What I fear. It doesn’t make sense sometimes. It’s like my mind finds the thing that I am terrified of and laughs at me. It taunts me and tells me I am going to die, I hurt someone’s feelings, I did something wrong or nobody loves me. These are real legitimate fears, and I don’t want them to be true. My mind is my enemy and sometimes I want to fight it hard. But that’s what I work on by conquering fears, by exposing myself to them in therapy. Fear is real, but it isn’t. That’s so strange, right? When you are afraid of something, it feels like there is something that you need to protect yourself from. I worry obsessively about what safeguards I need to take. If I’m dying, do I need to take more vitamins? That doesn’t make sense but my brain thinks it is helping me.

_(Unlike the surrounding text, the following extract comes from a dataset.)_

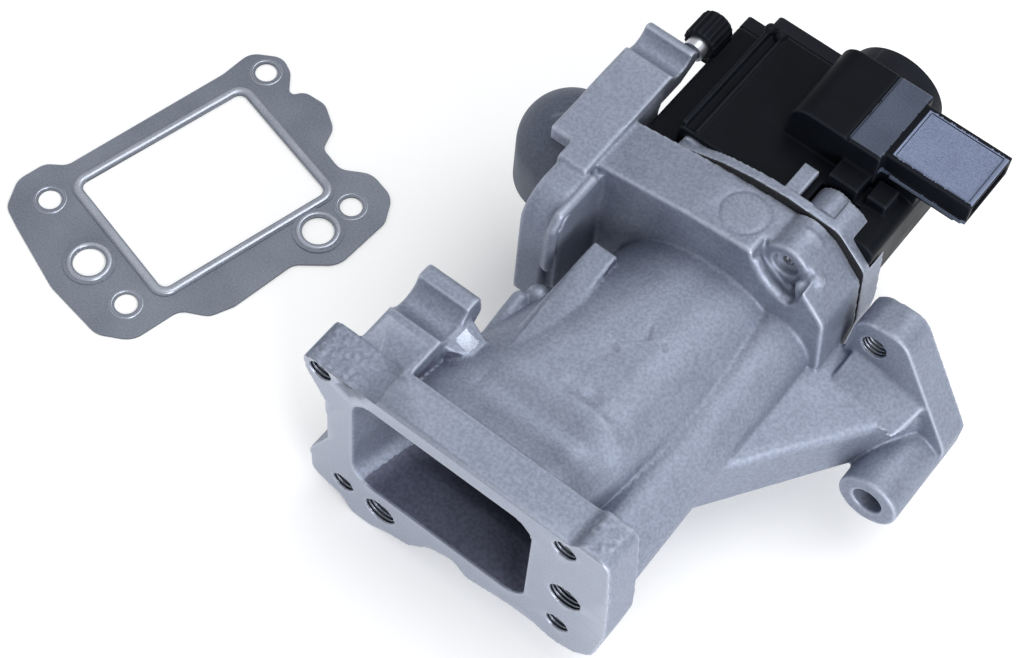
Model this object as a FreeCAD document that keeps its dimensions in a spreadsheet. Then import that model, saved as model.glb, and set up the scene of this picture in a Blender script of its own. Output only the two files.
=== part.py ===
import FreeCAD, Part
import math
import os
import re

# EGR valve. Origin at the centre of the rectangular port, on the mating face of the flange.
# X runs along the flange, Y into the body, Z up. Millimetres.

doc = FreeCAD.newDocument("egr_valve")
sheet = doc.addObject("Spreadsheet::Sheet", "Sizes")
V = FreeCAD.Vector
# The driving sizes
values = {
    # Casting
    "flange_y": 15.0,  # flange thickness
    "port_w": 68.0,  # port width
    "port_h": 52.0,  # port height
    "port_r": 8.0,  # port corner radius
    "duct_w": 72.0,  # duct width at the flange
    "duct_h": 60.0,  # duct height at the flange
    "duct_r": 34.0,  # duct radius at the collar
    "bore_r": 28.0,  # duct bore radius at the seat
    "axis_x": 24.5,  # valve axis, X
    "axis_z": -5.5,  # valve axis, Z
    "collar_y": 105.0,  # front of the collar
    "seam_y": 126.0,  # joint face of the collar
    "seat_y": 97.0,  # valve seat face
    "seat_r": 20.0,  # seat pocket radius
    "throat_r": 17.0,  # seat throat radius
    "screw_hole_r": 4.0,  # small flange hole radius
    "large_hole_r": 5.7,  # large flange hole radius
    "branch_y": 129.0,  # branch flange face
    "branch_t": 12.5,  # branch flange thickness
    "branch_x": 85.0,  # branch port centre, X
    "branch_z": -5.0,  # branch port centre, Z
    "branch_r": 12.0,  # branch port radius
    "branch_way_r": 9.0,  # branch passage radius
    "branch_core_r": 5.2,  # cored front of the branch holes, radius
    "branch_hole_r": 4.25,  # branch flange hole radius
    "chamber_a": 107.0,  # gas chamber front
    "chamber_b": 120.0,  # gas chamber back
    "elbow_y": 119.0,  # gas inlet centre, Y
    "elbow_z": 18.0,  # gas inlet centre, Z
    "elbow_r": 18.0,  # gas pipe outer radius
    "spigot_r": 14.0,  # gas pipe spigot radius
    "inlet_r": 11.0,  # gas inlet radius
    "elbow_t": 2.5,  # gas pipe wall
    "elbow_x": -41.0,  # vertical leg of the gas pipe, X
    "elbow_end": 0.0,  # lower end of the gas pipe, Z
    # Valve
    "stem_r": 3.0,  # stem radius
    "run_gap": 0.04,  # running gap, radial
    "lift": 9.0,  # valve lift
    "disc_r": 19.4,  # valve disc radius
    "pin_y": 161.0,  # cross pin, Y, valve shut
    "pin_r": 1.5,  # cross pin radius
    "sleeve_r": 8.45,  # cam sleeve outer radius
    "sleeve_bore_r": 5.2,  # cam sleeve bore radius
    "sleeve_a": 131.0,  # cam sleeve front
    "sleeve_b": 168.0,  # cam sleeve back
    "cam_lead": 36.0,  # cam lead per turn
    "bearing_r": 12.0,  # output bearing radius
    "slot_w": 4.8,  # cam slot width along the axis
    # Gears
    "module": 1.0,  # gear module
    "motor_x": 30.0,  # motor axis, X
    "motor_z": 27.5,  # motor axis, Z
    "teeth_motor": 10,  # motor pinion teeth
    "teeth_large": 36,  # intermediate gear, large teeth
    "teeth_small": 12,  # intermediate gear, small teeth
    "teeth_out": 50,  # output gear teeth
    "gear_a": 137.5,  # output gear front
    "gear_t": 5.0,  # gear width
    "gear_b": 143.5,  # large intermediate gear front
    # Actuator
    "sheet_t": 0.5,  # base gasket thickness
    "plate_t": 3.5,  # base plate thickness
    "register_t": 4.0,  # height of the register on the base plate
    "rear_y": 179.5,  # back of the gear housing
    "seal_t": 0.6,  # rear seal thickness
    "lid_t": 4.9,  # rear cover thickness
    "wall": 2.5,  # gear housing wall
    "motor_r": 14.4,  # motor case radius
    "shaft_r": 1.5,  # motor shaft radius
    "core_r": 11.2,  # rotor core radius
    "bush_r": 3.5,  # motor bush radius
    "motor_a": 152.0,  # motor case front
    "motor_b": 184.0,  # motor case back
    "cap_r": 17.0,  # motor cap radius
    "cap_b": 198.0,  # motor cap back
    "block_z": 60.0,  # top of the label block
    "block_a": 149.0,  # label block front
    "block_b": 179.5,  # label block back
    "plug_x": 79.0,  # mouth of the connector
    "plug_a": 152.0,  # connector side, Y
    "plug_w": 24.0,  # connector width
    "plug_z": 51.0,  # underside of the connector
    "gasket_t": 1.0,  # gasket thickness
    "floor_z": -52.6,  # lowest point
}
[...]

Stop it, brain! You are not helping. You are making me feel more out of control. I’m not into it. I’m not feeling you. I want to run far away from your nonsense.

I often imagine a world  in which I was not afraid, an alternate universe where everything is pleasant and everyone loves me. I don’t have to worry about anything. It’s an idyllic universe where the trees are always green and the people smile all the time. They have chocolate in their pockets and it doesn’t melt. That’s the worst, by the way, when you think you’ve saved some chocolate and it’s completely not chocolate anymore.

There are moments when all I can hear in my mind are the repetitive thoughts that try to torture me. It’s distracting when I am trying to be a person who does things like work and parent my children. Still, I manage to put my brain armor on, take my medications, go to therapy and do things. Hang out with my friends, live life, and be as happy as I can possibly manage to be. Fear, it’s a weird thing, it comes on suddenly sometimes. It doesn’t give me a warning. It pops into my head out of nowhere. It says hello and then sees yelling in my ear, wanting attention like a child throwing a tantrum. I want it to stop screaming in my ear, but I can’t tell it to stop. So I let it be there and try to go on with my day.

People who aren’t afraid all the time, they probably won’t understand what I’m talking about. But it doesn’t matter. Those of you who get what it’s like to be scared of things that make no sense to other people, they’ll get this. They will know that your mind sometimes gets pleasure out of messing with you. And it’s unfortunate that we were born with brains that do that to us, but what can we do? Well, we put on our brain armor and we continue to fight. We tell our minds that they’re doing a good job trying to protect us from things that aren’t real.

Minds do the best that they can. Don’t yell back at your mind. Thank it, and tell it that you’re trying the best that you can too.